In the antitrust dispute, the 2nd Circuit said the suits make allegations of ``an epic Wall Street conspiracy'' to profit at the expense of the investing public by artificially inflating the prices of 800 Internet stocks that had just been offered. The companies allegedly demanded kickbacks from clients and engaged in ``laddering'' -- requiring clients to buy more stock, at higher prices, after the securities were sold to the public.
The defendants also include Citigroup Inc., Morgan Stanley, Lehman Brothers Holdings Inc., Bank of America Corp., Fidelity Investments, Janus Capital Group Inc. and Comerica Inc.
Hundreds of Internet start-ups were rushed to market during the IPO frenzy of the late 1990s and 2000. First-day gains from IPOs averaged 87 percent in 1999 and 71 percent in 2000, according to IPO researcher CommScan LLC, and underwriters pocketed billions of dollars in fees and commissions.
Shield Sought
The dispute, if it goes forward, has the potential to be a multibillion-dollar case, said Christopher Lovell, the lead lawyer for one group of investors. Under federal antitrust law, damages are automatically tripled.
JPMorgan Chase & Co. in April agreed to pay $425 million to settle IPO-rigging claims.
The question for the Supreme Court is the extent to which SEC oversight immunizes the securities industry from antitrust claims. The industry is seeking a shield broad enough to bar the IPO suits, arguing that the SEC specifically authorized companies to work together in syndicates to share the risk of offerings.
The court should ``prevent the securities regulatory scheme from being undermined by antitrust litigation,'' the securities firms argued.

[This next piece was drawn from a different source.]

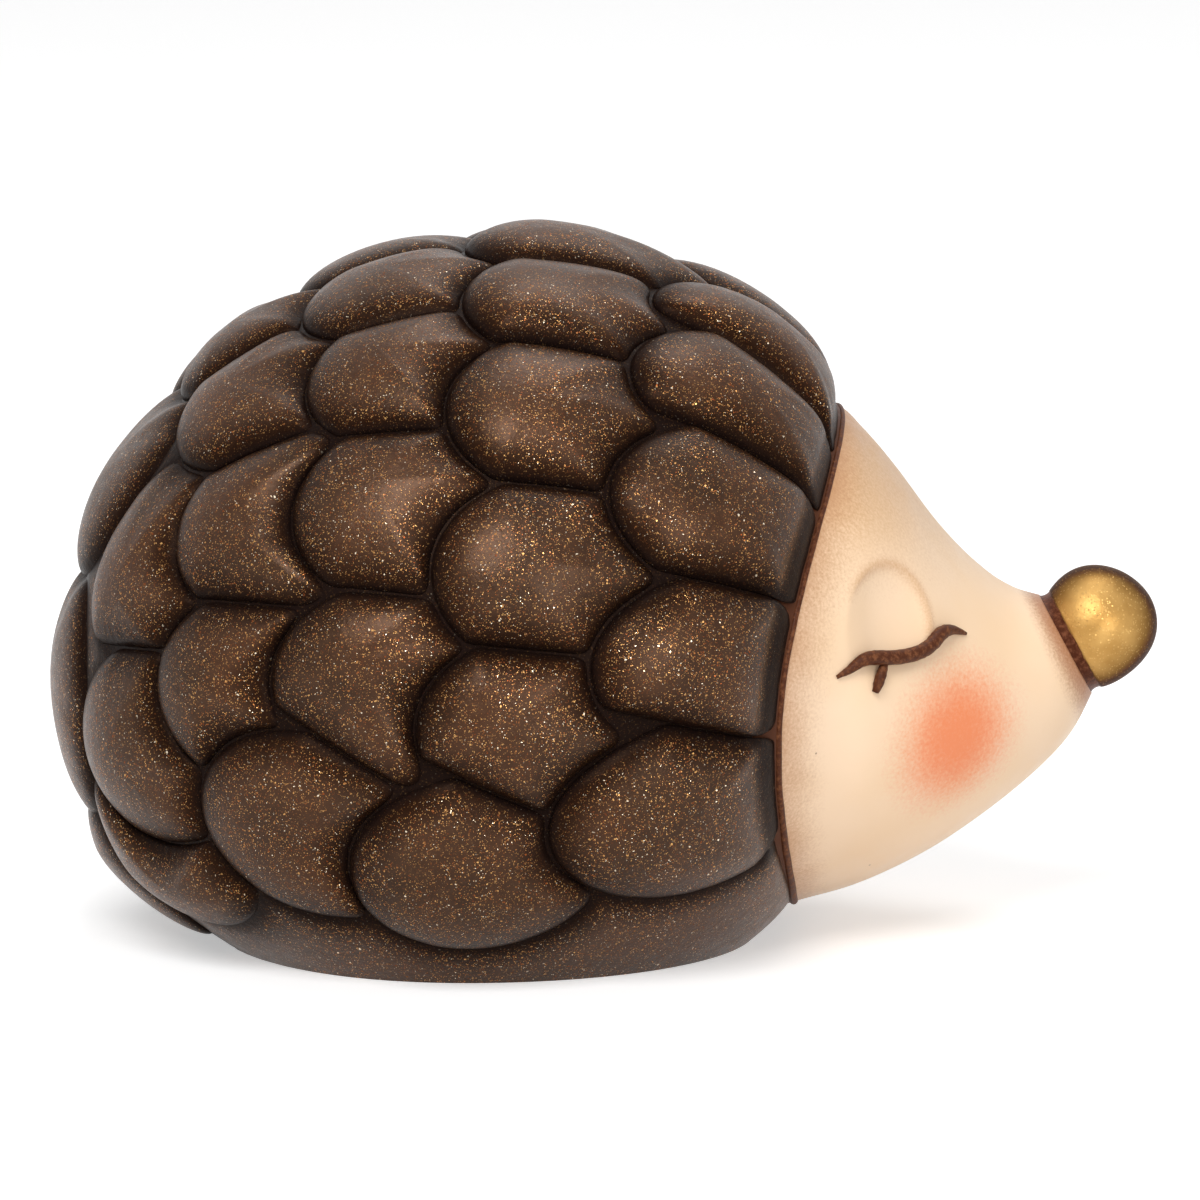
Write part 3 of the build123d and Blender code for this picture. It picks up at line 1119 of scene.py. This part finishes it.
def coat_glaze():
    """Matt brown glaze with copper flakes, darker paint in the grooves between the scales, and
    painted shade down the scales' slopes.
    """
    material, make, shader, place = new_material("coat_glaze")
    inset = make.attribute("inset")
    broad = make.noise(place, 9 * MM, 3.0)
    body = make.mix(make.band(broad, 0.35, 0.68), colour(35, 21, 13), colour(55, 31, 17))
    mottle = make.noise(place, 1.6 * MM, 4.0, 0.6)
    body = make.mix(make.band(mottle, 0.3, 0.75, 0.0, 0.5), body, colour(68, 46, 31))
    groove_edge = make.math("MULTIPLY_ADD", make.noise(place, 2.5 * MM, 3.0), 1.0 * MM, 0.7 * MM)
    groove = make.math("SUBTRACT", 1.0, make.band(inset, 0.05 * MM, groove_edge))
    # Painted shade: the glaze is darkened near every scale's rim, down the scale's slopes and on
    # the coat beside it, and left lighter on the crowns.
    painted_slope_shade = make.math("SUBTRACT", 1.0, make.band(inset, 0.6 * MM, 5.0 * MM))
    body = make.mix(make.times(painted_slope_shade, 0.76), body, colour(24, 10, 4))
    body = make.mix(make.times(groove, 0.85), body, colour(20, 13, 12))
    ragged = make.node("ShaderNodeTexNoise", Vector=place, Scale=1 / (0.24 * MM), Detail=1.0)
    warp = make.vector("MULTIPLY_ADD", ragged.outputs["Color"], (0.30 * MM,) * 3, place)
    fine_mask, fine_tint, fine_tilt = add_flakes(make, warp, 0.155 * MM, 0.5)
    big_mask, big_tint, big_tilt = add_flakes(make, warp, 0.29 * MM, 0.08)
    dense = make.band(make.noise(place, 5 * MM, 2.0), 0.25, 0.6, 0.45, 1.0)
    open_glaze = make.times(dense, make.band(inset, 0.4 * MM, 1.9 * MM, 0.10, 1.0))
    fine = make.times(fine_mask, open_glaze)
    big = make.times(big_mask, open_glaze)
    either = make.math("MAXIMUM", fine, big)
    wear = make.band(mottle, 0.3, 0.7, 0.29, 0.39)
    skin = make.bump(make.noise(place, 0.35 * MM, 3.0, 0.6), 0.05 * MM, 0.7)
    wrinkles = make.bump(make.noise(place, 1.1 * MM, 3.0), 0.09 * MM, 0.6, skin)
    tilt = make.mix(big, fine_tilt, big_tilt)
    make.fill(
        shader,
        Base_Color=make.mix(big, make.mix(fine, body, fine_tint), big_tint),
        Metallic=make.times(either, 0.75),
        Roughness=make.math("SUBTRACT", wear, make.times(either, 0.06)),
        Normal=make.lean(wrinkles, tilt, make.times(either, 0.8)),
        Specular_IOR_Level=make.band(inset, 0.4 * MM, 4.5 * MM, 0.04, 0.38),
        Specular_Tint=colour(255, 206, 174),
    )
    return material


def cream_glaze():
    """Satin cream glaze, airbrushed brown at the coat and the nose, with an orange blush."""
    material, make, shader, place = new_material("cream_glaze")
    broad = make.noise(place, 12 * MM, 2.0)
    body = make.mix(make.band(broad, 0.3, 0.7), colour(240, 207, 170), colour(244, 214, 182))
    apart = make.node("ShaderNodeSeparateXYZ", Vector=place)
    crown = make.band(apart.outputs["Z"], 32 * MM, 50 * MM, 0.0, 0.75)
    body = add_spray(make, place, body, crown, 0.28 * MM, colour(202, 158, 112))
    edge = make.attribute("from_border")
    edge_soft = make.math("ADD", edge, make.times(make.noise(place, 6 * MM, 2.0), 2.0))
    rim = make.band(edge_soft, 0.6, 6.5, 0.7, 0.0)
    body = add_spray(make, place, body, rim, 0.28 * MM, colour(182, 130, 90))
    brushed = make.math("MULTIPLY_ADD", make.noise(place, 0.8 * MM, 3.0), 0.5, 0.45)
    painted = make.math("LESS_THAN", edge, brushed)
    body = make.mix(painted, body, colour(84, 50, 34))
    muzzle = make.band(make.attribute("to_nose"), 0.0, 1.05, 0.9, 0.0)
    body = add_spray(make, place, body, muzzle, 0.25 * MM, colour(168, 116, 80))
    blush = make.band(make.attribute("from_blush"), 0.5, 11.8, 0.96, 0.0)
    body = add_spray(make, place, body, blush, 0.34 * MM, colour(236, 136, 86))
    crease = make.times(make.attribute("crease"), 0.5)
    body = add_spray(make, place, body, crease, 0.22 * MM, colour(196, 148, 102))
    specks = make.node("ShaderNodeTexVoronoi", Vector=place, Scale=1 / (3.2 * MM))
    few = make.node("ShaderNodeSeparateColor", Color=specks.outputs["Color"])
    chosen = make.math("LESS_THAN", few.outputs["Red"], 0.11)
    dot = make.times(chosen, make.band(specks.outputs["Distance"], 0.045, 0.025))
    skin = make.bump(make.noise(place, 0.5 * MM, 3.0, 0.6), 0.02 * MM, 0.5)
    make.fill(
        shader,
        Base_Color=make.mix(make.times(dot, 0.7), body, colour(120, 84, 60)),
        Roughness=make.band(make.noise(place, 2 * MM, 3.0), 0.3, 0.7, 0.34, 0.44),
        Normal=make.bump(make.noise(place, 4 * MM, 2.0), 0.12 * MM, 0.5, skin),
        Specular_IOR_Level=make.band(edge, 0.3, 1.3, 0.05, 0.45),
    )
    return material


def brown_line():
    """Brushed dark brown underglaze with a worn, speckled edge."""
    material, make, shader, place = new_material("brown_line")
    streak = make.noise(place, 0.5 * MM, 4.0, 0.65)
    make.fill(
        shader,
        Base_Color=make.mix(
            make.band(streak, 0.42, 0.72), colour(74, 37, 19), colour(120, 74, 46)
        ),
        Roughness=make.band(streak, 0.3, 0.7, 0.40, 0.58),
        Normal=make.bump(streak, 0.06 * MM, 0.8),
        Specular_IOR_Level=0.12,
    )
    return material


def gold_lustre():
    """Brushed-on gold with coarse sparkle and painted shade darkening it towards its edges, brown
    in the groove of the neck.
    """
    material, make, shader, place = new_material("gold_lustre")
    ahead = make.attribute("ahead")
    broad = make.noise(place, 3.0 * MM, 3.0)
    body = make.mix(make.band(broad, 0.3, 0.7), colour(172, 130, 70), colour(196, 154, 90))
    # Painted shade: the gold is darkened towards its edges as seen from the camera, standing in
    # for a darker reflection there.
    painted_edge_shade_facing = make.nodes.new("ShaderNodeLayerWeight").outputs["Facing"]
    body = make.mix(make.band(painted_edge_shade_facing, 0.08, 0.72, 0.0, 0.96), body, colour(62, 34, 12))
    mask, _, tilt = add_flakes(make, place, 0.26 * MM, 0.6)
    body = make.mix(make.times(mask, 0.24), body, colour(228, 190, 124))
    edge = make.math("MULTIPLY_ADD", make.noise(place, 1.0 * MM, 3.0), 0.3, 0.95)
    gold = make.band(ahead, make.math("SUBTRACT", edge, 0.12), edge)
    streak = make.noise(place, 0.5 * MM, 4.0, 0.65)
    brown = make.mix(make.band(streak, 0.4, 0.72), colour(70, 36, 24), colour(112, 68, 48))
    brushed = make.bump(make.noise(place, 0.7 * MM, 4.0), 0.06 * MM, 0.8)
    sparkle = make.times(make.times(mask, gold), 0.7)
    make.fill(
        shader,
        Base_Color=make.mix(gold, brown, body),
        Metallic=make.times(gold, 0.55),
        Roughness=make.band(broad, 0.3, 0.7, 0.36, 0.44),
        Normal=make.lean(brushed, tilt, sparkle),
        Specular_IOR_Level=0.15,
        Specular_Tint=colour(150, 104, 60),
    )
    return material


def bare_clay():
    """Unglazed fired clay under the figurine."""
    material, make, shader, place = new_material("bare_clay")
    grain = make.noise(place, 0.8 * MM, 5.0, 0.65)
    body = make.mix(make.band(grain, 0.3, 0.7), colour(214, 196, 168), colour(232, 218, 194))
    stain = make.noise(place, 8 * MM, 3.0)
    make.fill(
        shader,
        Base_Color=make.mix(
            make.band(stain, 0.45, 0.75, 0.0, 0.4), body, colour(190, 164, 132)
        ),
        Roughness=0.9,
        Normal=make.bump(grain, 0.12 * MM, 0.8),
    )
    return material


def dress(piece, *materials):
    """Gives a piece its materials."""
    for material in materials:
        piece.data.materials.append(material)


finishes = (coat_glaze, cream_glaze, brown_line, gold_lustre, bare_clay)
glaze, cream, line_paint, gold, clay = (finish() for finish in finishes)

for ring, name in enumerate(ring_tables):
    dress(build_ring(name, ring), glaze)

clay_below = 0.002 * MM
coat = build_coat()
dress(coat, glaze, clay)
for polygon in coat.data.polygons:
    if polygon.center.z < clay_below:
        polygon.material_index = 1

for side_name, side in (("right", vec(1, 1, 1)), ("left", far_flip)):
    dress(build_lash("lash_" + side_name, side), line_paint)
dress(build_collar(), line_paint)
dress(build_face(), cream)
dress(build_nose(), gold)
dress(build_base(), clay)


# Floor, light and background

lamp_aim_height = 35 * MM


def camera_sees(make, dim, bright):
    """One value for the camera, mirrors and glass, and another for the light on things."""
    path = make.nodes.new("ShaderNodeLightPath")
    seen = make.math("MAXIMUM", path.outputs["Is Camera Ray"], path.outputs["Is Glossy Ray"])
    seen = make.math("MAXIMUM", seen, path.outputs["Is Transmission Ray"])
    return make.math("MULTIPLY_ADD", seen, bright - dim, dim)


def make_floor():
    """A white floor that keeps the figurine's shadow."""
    bpy.ops.mesh.primitive_plane_add(size=6, location=(0, 0, 0))
    floor = bpy.context.object
    floor.name = "floor"
    material, make, shader, _ = new_material("floor")
    make.fill(
        shader,
        Base_Color=colour(236, 236, 236),
        Roughness=0.8,
        Emission_Color=(1, 1, 1, 1),
        Emission_Strength=camera_sees(make, 0.0, 0.45),
    )
    dress(floor, material)


def make_world():
    """Plain light from all round, and a white background."""
    world = bpy.data.worlds.new("world")
    bpy.context.scene.world = world
    world.use_nodes = True
    make = Maker(world.node_tree)
    background = world.node_tree.nodes["Background"]
    make.fill(background, Color=(1, 1, 1, 1), Strength=camera_sees(make, 0.24, 1.0))


def make_lamp(name, place, size, power):
    """A round lamp aimed at the figurine's middle."""
    data = bpy.data.lights.new(name, "AREA")
    data.shape, data.size, data.energy = "DISK", size, power
    lamp = new_object(name, data)
    lamp.location = place
    aim = Vector((0, 0, lamp_aim_height)) - Vector(place)
    lamp.rotation_euler = aim.to_track_quat("-Z", "Y").to_euler()


make_floor()
make_world()
make_lamp("key", (-0.25, -0.75, 0.75), 0.6, 8.2)
make_lamp("fill", (0.4, -0.9, 0.25), 0.5, 2.7)
make_lamp("top", (0.1, 0.25, 0.9), 0.6, 2.6)

bpy.context.scene.view_settings.view_transform = "Standard"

Lawyers for the investors say Congress didn't intend to immunize the type of conduct at issue in the case. They say their suit wouldn't conflict with SEC oversight because the alleged wrongdoing violates the securities laws as well as the antitrust laws.
Administration Stance
``Congress and the SEC have been trying to stop tie-ins and laddering agreements for seven decades,'' Lovell argued in court papers.
The Bush administration's top courtroom lawyer, U.S. Solicitor General Paul Clement, is taking a position that would bar antitrust suits from relying on conduct that is permitted under SEC rules. In the case before the court, that approach would mean the investors couldn't base their suit on the type of underwriter collaboration the SEC specifically permits in its underwriting syndication rules.
Clement says the investors ought to be given the opportunity to redraft their complaints. Still, lawyers for the securities industry say the U.S. position ultimately would require dismissal of the case.
The government ``says you have to disentangle the permitted conduct from the possible nonpermitted conduct and the complaint doesn't do that,'' said Roy Englert, who filed a brief at the high court on behalf of the Securities Industry Association and other business groups.
Compromise Brief
Clement joined the securities firms in urging the court to take up the dispute. His brief, which came at the request of the court, marked a compromise between the SEC, which backed the industry at the lower court level in the case, and the Justice Department's antitrust division, which supported the investors.
Lovell, the investors' lawyer, said he wasn't surprised the justices agreed to hear the case in light of Clement's brief.
``I was somewhat surprised at the solicitor general's position, but after that I'm not surprised,'' he said.
Chief Justice John Roberts didn't take part in the decision to hear the case. Although Roberts didn't give a reason, he owns stock in Citigroup and at least one company, XM Satellite Radio Holdings Inc., that held an IPO during the 1990s.
The justices likely will hear arguments in February or March and will rule by July. The case is Credit Suisse v. Billing, 05- 1157.